A quadcopter can be considered as an aircraft that is held together by four fixed rotors that are placed at opposing corners of a square. The main craft is held together by the central assembly in the middle which usually houses the controller of the craft as well as the sensing assemblies of the copter. Most of the quadcopters used in the research phase are somewhat the very same structure of four motors connected to a platform in mostly an evenly spaced stable fashion.
History of Flight
Considering the early history of flight, the propellers used were not vertically oriented but were oriented horizontally and created thrust by the speed generated by the thrust generated by the movement of the rotors and the air underneath the wings of the aircraft. The first formation of a vertical copter craft can be considered to be the early models of helicopters. They had two rotors, one horizontal and one vertical, used for attaining thrust and direction of the aircraft. Some of the very early forms of aircraft were tried in the 1920s and 1930s. These vehicles are considered some of the very first ones that attained the heavier than air vertical flight take off vehicles with manual flight control.
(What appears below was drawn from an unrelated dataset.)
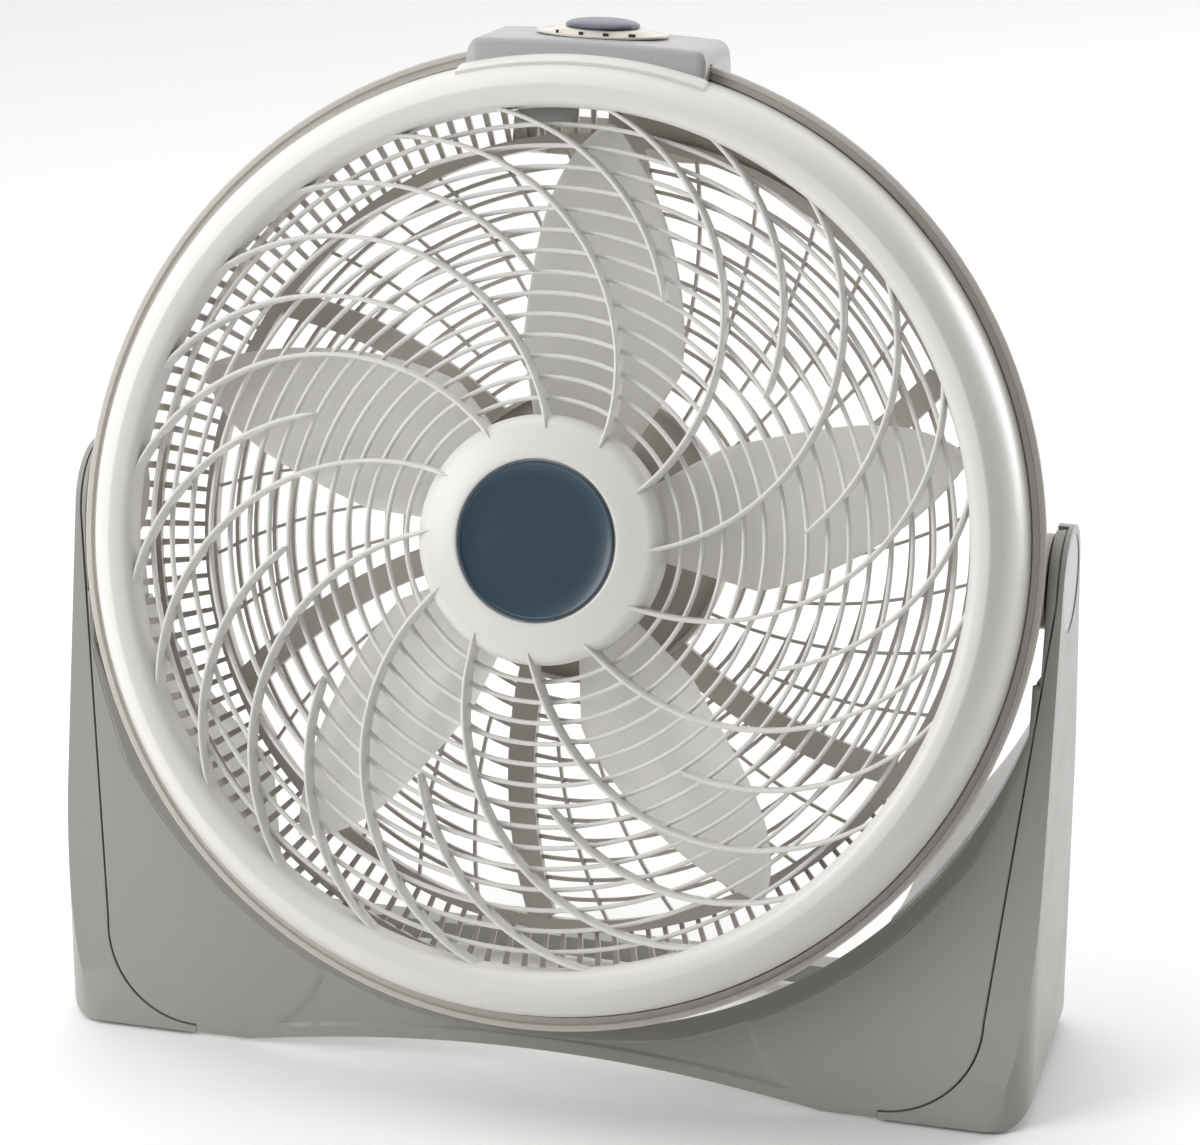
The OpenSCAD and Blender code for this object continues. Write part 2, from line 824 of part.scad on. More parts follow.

But the early designs had very little stability and had too much pilot intervention to the designs to be controllable and actually viable as vehicles for long-term flight control.
Manufacture of Quadcopters
The manufacture of the quadcopters of different sizes also to some extent depends on the technology offered at a particular time. With powerful controllers on a miniaturized scale, powerful motors and preise sensors, one is able to control the flight of the quadrotor on a smaller scale. Similarly, when the size constraint gets big enough, the next burden is due to the design and thrust produced by motors. The bigger the size of the aircraft, the heavier it gets, and the more difficult it becomes to carry via simple thrust and motors. In order to accomplish the design element of such scale, tests are carried out through software such as AutoCAD to test the mechanical efficiency of the design for control purposes.
Quadcopter Design Elements
Quadcopters are the most popular design technique for propeller design due to many unique advantages offered by their design. The design is not only inherently symmetrical, it also embodies one of the simplest possible designs required out of the roll, pitch and yaw operations carried out by the average quadcopters. In order to observe such operations, the motor speed is varied using the electronic speed controller. Different operations such as hovering, ascending and descending are also carried out using the dual-motor change operations that change the velocity of more than two motors at the same time. Because of the inherent operational design of the Quadcopter, the control elements designed through the use of microcontroller are much more rigorous and easily controlled as compared to their tri-copter counterparts. They are capable of full 3-D motion and dead hover capability, which is far tougher to achieve in a tri-copter design.
Because of their relatively inexpensive formation, they are produced much more easily and can be scaled to long-term scaled production capability. Because of their ability to scale weight and having a uniform centre of gravity, their functions are only limited by payload size and imagination of the operator. They have been used for surveillance, patrolling and a variety of other useful operations.